## Material for the task
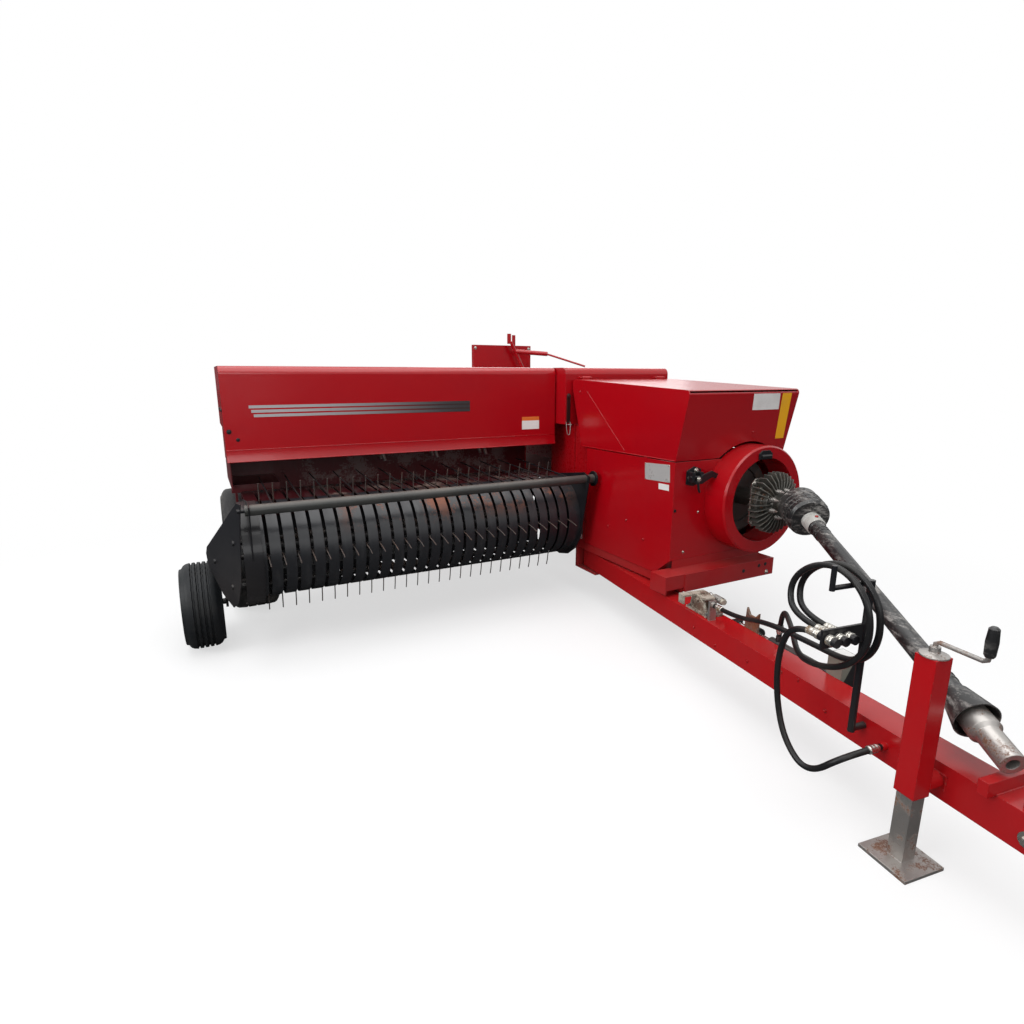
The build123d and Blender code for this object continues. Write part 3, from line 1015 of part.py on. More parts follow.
def bale_chute():
    length = 610.0
    floor = block(-CHUTE_HALF, CHUTE_HALF, 0, length, -4, 0)
    for x0 in (-CHUTE_HALF, CHUTE_HALF - 4):
        floor += sheet_x([(20, -4), (560, -4), (560, 110), (300, 96), (20, 26)], x0, x0 + 4)
    pin_x = CHUTE_LUG_X + 18
    floor += bar_x(CHUTE_PIN_R, -pin_x, pin_x, 0, 0)
    return {"bale_chute": Pos(0, CHUTE_HINGE_Y, CHUTE_HINGE_Z) * Rot(-CHUTE_DROP, 0, 0) * floor}


PIECES = (
    main_wheels, gauge_wheel, main_frame, bale_chamber, tension_frame, star_wheel, front_shield, shield_hoop, hood,
    gearbox, flywheel, slip_clutch, pto_shaft, tongue, hitch_clevis, jack, tongue_latch, latch_cylinder, hoses,
    pickup_strippers, pickup_sides, pickup_reel, gauge_arm, windguard, feeder_house, feeder_forks, feeder_cover,
    chamber_cover, twine_box, knotters, needles, bale_chute,
)

# Plan centre of the whole machine, which becomes the origin
shapes = {}
for make in PIECES:
    shapes.update(make())
boxes = [shape.bounding_box() for shape in shapes.values()]
PLAN_X = (min(box.min.X for box in boxes) + max(box.max.X for box in boxes)) / 2
PLAN_Y = (min(box.min.Y for box in boxes) + max(box.max.Y for box in boxes)) / 2

os.makedirs("parts", exist_ok=True)
for node, shape in shapes.items():
    moved = Pos(-PLAN_X, -PLAN_Y, 0) * shape
    export_step(moved, "parts/" + node + ".step")
print("plan centre", round(PLAN_X, 3), round(PLAN_Y, 3))
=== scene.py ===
import json
from math import cos, radians, sin, tau

import bmesh
import bpy
from mathutils import Euler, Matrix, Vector

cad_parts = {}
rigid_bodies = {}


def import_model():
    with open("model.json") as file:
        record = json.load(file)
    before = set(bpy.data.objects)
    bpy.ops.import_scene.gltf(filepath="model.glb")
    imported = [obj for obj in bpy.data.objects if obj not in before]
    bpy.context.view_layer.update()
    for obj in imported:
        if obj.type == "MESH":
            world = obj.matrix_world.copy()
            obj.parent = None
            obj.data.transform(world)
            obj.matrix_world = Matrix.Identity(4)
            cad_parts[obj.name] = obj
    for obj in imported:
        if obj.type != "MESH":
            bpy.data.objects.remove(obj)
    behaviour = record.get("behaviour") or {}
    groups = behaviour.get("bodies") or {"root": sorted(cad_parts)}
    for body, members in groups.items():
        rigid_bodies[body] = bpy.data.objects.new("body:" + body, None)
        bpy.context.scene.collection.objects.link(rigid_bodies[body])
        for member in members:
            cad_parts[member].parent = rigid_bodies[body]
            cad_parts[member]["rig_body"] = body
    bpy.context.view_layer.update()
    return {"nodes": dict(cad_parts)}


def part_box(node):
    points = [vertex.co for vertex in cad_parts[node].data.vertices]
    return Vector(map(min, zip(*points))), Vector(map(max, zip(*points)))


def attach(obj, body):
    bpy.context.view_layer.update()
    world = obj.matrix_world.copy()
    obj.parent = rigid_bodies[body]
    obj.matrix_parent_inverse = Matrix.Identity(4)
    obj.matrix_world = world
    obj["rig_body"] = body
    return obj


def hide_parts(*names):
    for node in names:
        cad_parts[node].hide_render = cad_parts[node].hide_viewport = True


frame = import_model()

# Camera
# It stands at the machine's right front corner at head height and looks slightly down,
# so that the drive shaft and the tongue run out of the picture's right side.
scene = bpy.context.scene
CHAMBER_X, AXLE_Y = 943.0, 671.703
SENSOR_WIDTH = 36.0
FOCAL_PIXELS, PICTURE_PIXELS = 600, 1024
DEGREES_DOWN, DEGREES_RIGHT = 12.86, 27.38


def spot(x, y, z):
    """Millimetres from the chamber's middle, the axle and the ground, as a point of the model."""
    return Vector(((x + CHAMBER_X) / 1000, (y + AXLE_Y) / 1000, z / 1000))


def placed(name, data):
    """A new object of the scene."""
    thing = bpy.data.objects.new(name, data)
    scene.collection.objects.link(thing)
    return thing


camera_data = bpy.data.cameras.new("photograph_camera")
camera_data.sensor_width = SENSOR_WIDTH
camera_data.lens = SENSOR_WIDTH * FOCAL_PIXELS / PICTURE_PIXELS
camera_data.clip_end = 200
camera = placed("photograph_camera", camera_data)
camera.location = spot(-2320, -3830, 1370)
camera.rotation_euler = Euler((radians(90 - DEGREES_DOWN), 0, radians(-DEGREES_RIGHT)))
scene.camera = camera
scene.view_settings.view_transform = "Standard"


# Hoses
# Three black rubber hydraulic hoses, 20 mm thick. Two run from the tongue's latch and
# cylinder once round the stand's hook; the third hangs slack beside the tongue.
def maths(operation, swapped=False):
    """A method of Value that adds one Math node, with the other number first where swapped."""
    def method(value, other):
        first, second = (other, value) if swapped else (value, other)
        return value.finish.node("Math", {"operation": operation}, {0: first, 1: second})
    return method


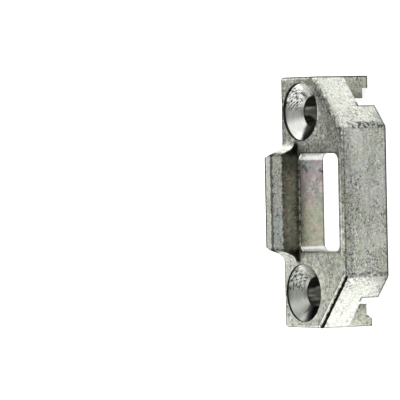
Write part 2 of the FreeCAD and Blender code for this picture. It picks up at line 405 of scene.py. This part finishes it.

## Your objective
Each line must be given again exactly as written above.

## Answer to this problem
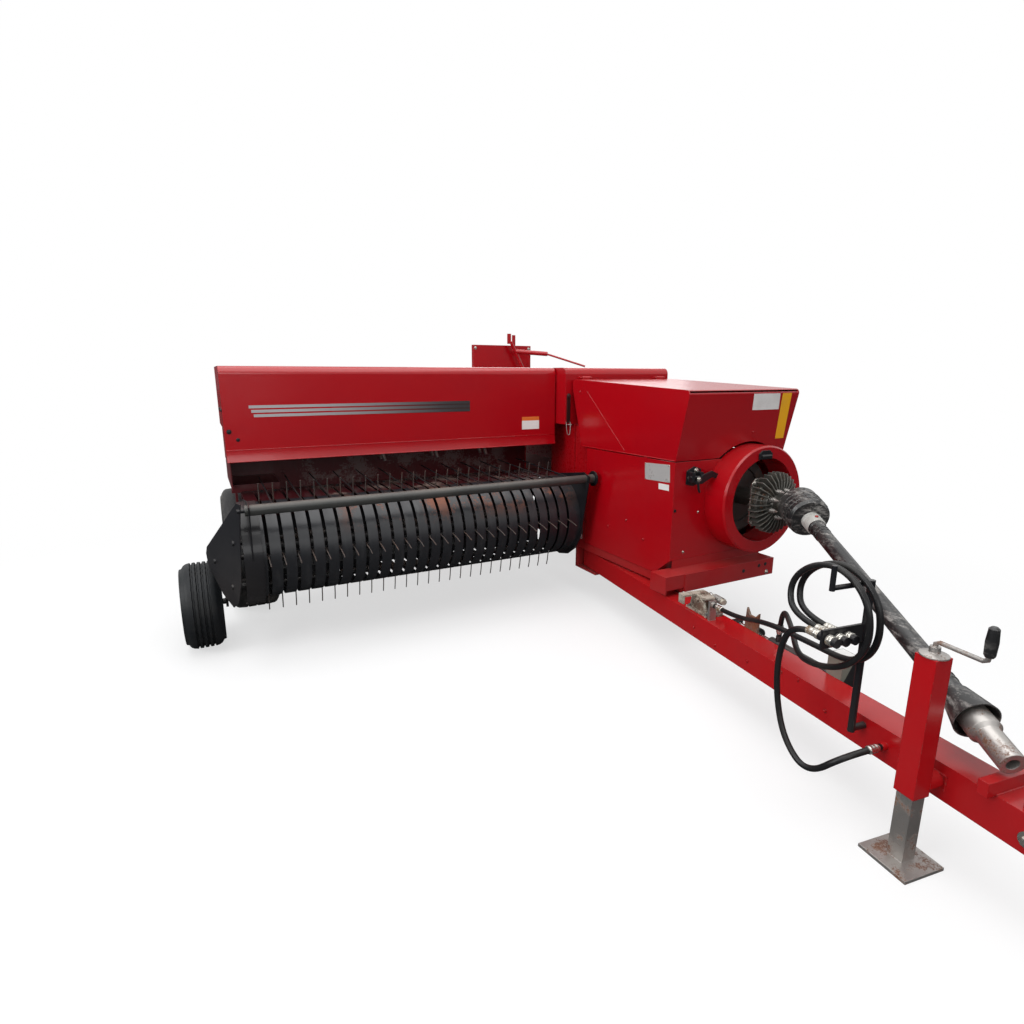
The build123d and Blender code for this object continues. Write part 3, from line 1015 of part.py on. More parts follow.
def bale_chute():
    length = 610.0
    floor = block(-CHUTE_HALF, CHUTE_HALF, 0, length, -4, 0)
    for x0 in (-CHUTE_HALF, CHUTE_HALF - 4):
        floor += sheet_x([(20, -4), (560, -4), (560, 110), (300, 96), (20, 26)], x0, x0 + 4)
    pin_x = CHUTE_LUG_X + 18
    floor += bar_x(CHUTE_PIN_R, -pin_x, pin_x, 0, 0)
    return {"bale_chute": Pos(0, CHUTE_HINGE_Y, CHUTE_HINGE_Z) * Rot(-CHUTE_DROP, 0, 0) * floor}


PIECES = (
    main_wheels, gauge_wheel, main_frame, bale_chamber, tension_frame, star_wheel, front_shield, shield_hoop, hood,
    gearbox, flywheel, slip_clutch, pto_shaft, tongue, hitch_clevis, jack, tongue_latch, latch_cylinder, hoses,
    pickup_strippers, pickup_sides, pickup_reel, gauge_arm, windguard, feeder_house, feeder_forks, feeder_cover,
    chamber_cover, twine_box, knotters, needles, bale_chute,
)

# Plan centre of the whole machine, which becomes the origin
shapes = {}
for make in PIECES:
    shapes.update(make())
boxes = [shape.bounding_box() for shape in shapes.values()]
PLAN_X = (min(box.min.X for box in boxes) + max(box.max.X for box in boxes)) / 2
PLAN_Y = (min(box.min.Y for box in boxes) + max(box.max.Y for box in boxes)) / 2

os.makedirs("parts", exist_ok=True)
for node, shape in shapes.items():
    moved = Pos(-PLAN_X, -PLAN_Y, 0) * shape
    export_step(moved, "parts/" + node + ".step")
print("plan centre", round(PLAN_X, 3), round(PLAN_Y, 3))
=== scene.py ===
import json
from math import cos, radians, sin, tau

import bmesh
import bpy
from mathutils import Euler, Matrix, Vector

cad_parts = {}
rigid_bodies = {}


def import_model():
    with open("model.json") as file:
        record = json.load(file)
    before = set(bpy.data.objects)
    bpy.ops.import_scene.gltf(filepath="model.glb")
    imported = [obj for obj in bpy.data.objects if obj not in before]
    bpy.context.view_layer.update()
    for obj in imported:
        if obj.type == "MESH":
            world = obj.matrix_world.copy()
            obj.parent = None
            obj.data.transform(world)
            obj.matrix_world = Matrix.Identity(4)
            cad_parts[obj.name] = obj
    for obj in imported:
        if obj.type != "MESH":
            bpy.data.objects.remove(obj)
    behaviour = record.get("behaviour") or {}
    groups = behaviour.get("bodies") or {"root": sorted(cad_parts)}
    for body, members in groups.items():
        rigid_bodies[body] = bpy.data.objects.new("body:" + body, None)
        bpy.context.scene.collection.objects.link(rigid_bodies[body])
        for member in members:
            cad_parts[member].parent = rigid_bodies[body]
            cad_parts[member]["rig_body"] = body
    bpy.context.view_layer.update()
    return {"nodes": dict(cad_parts)}


def part_box(node):
    points = [vertex.co for vertex in cad_parts[node].data.vertices]
    return Vector(map(min, zip(*points))), Vector(map(max, zip(*points)))


def attach(obj, body):
    bpy.context.view_layer.update()
    world = obj.matrix_world.copy()
    obj.parent = rigid_bodies[body]
    obj.matrix_parent_inverse = Matrix.Identity(4)
    obj.matrix_world = world
    obj["rig_body"] = body
    return obj


def hide_parts(*names):
    for node in names:
        cad_parts[node].hide_render = cad_parts[node].hide_viewport = True


frame = import_model()

# Camera
# It stands at the machine's right front corner at head height and looks slightly down,
# so that the drive shaft and the tongue run out of the picture's right side.
scene = bpy.context.scene
CHAMBER_X, AXLE_Y = 943.0, 671.703
SENSOR_WIDTH = 36.0
FOCAL_PIXELS, PICTURE_PIXELS = 600, 1024
DEGREES_DOWN, DEGREES_RIGHT = 12.86, 27.38


def spot(x, y, z):
    """Millimetres from the chamber's middle, the axle and the ground, as a point of the model."""
    return Vector(((x + CHAMBER_X) / 1000, (y + AXLE_Y) / 1000, z / 1000))


def placed(name, data):
    """A new object of the scene."""
    thing = bpy.data.objects.new(name, data)
    scene.collection.objects.link(thing)
    return thing


camera_data = bpy.data.cameras.new("photograph_camera")
camera_data.sensor_width = SENSOR_WIDTH
camera_data.lens = SENSOR_WIDTH * FOCAL_PIXELS / PICTURE_PIXELS
camera_data.clip_end = 200
camera = placed("photograph_camera", camera_data)
camera.location = spot(-2320, -3830, 1370)
camera.rotation_euler = Euler((radians(90 - DEGREES_DOWN), 0, radians(-DEGREES_RIGHT)))
scene.camera = camera
scene.view_settings.view_transform = "Standard"


# Hoses
# Three black rubber hydraulic hoses, 20 mm thick. Two run from the tongue's latch and
# cylinder once round the stand's hook; the third hangs slack beside the tongue.
def maths(operation, swapped=False):
    """A method of Value that adds one Math node, with the other number first where swapped."""
    def method(value, other):
        first, second = (other, value) if swapped else (value, other)
        return value.finish.node("Math", {"operation": operation}, {0: first, 1: second})
    return method


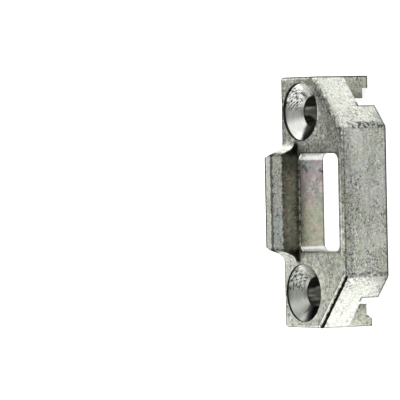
Write part 2 of the FreeCAD and Blender code for this picture. It picks up at line 405 of scene.py. This part finishes it.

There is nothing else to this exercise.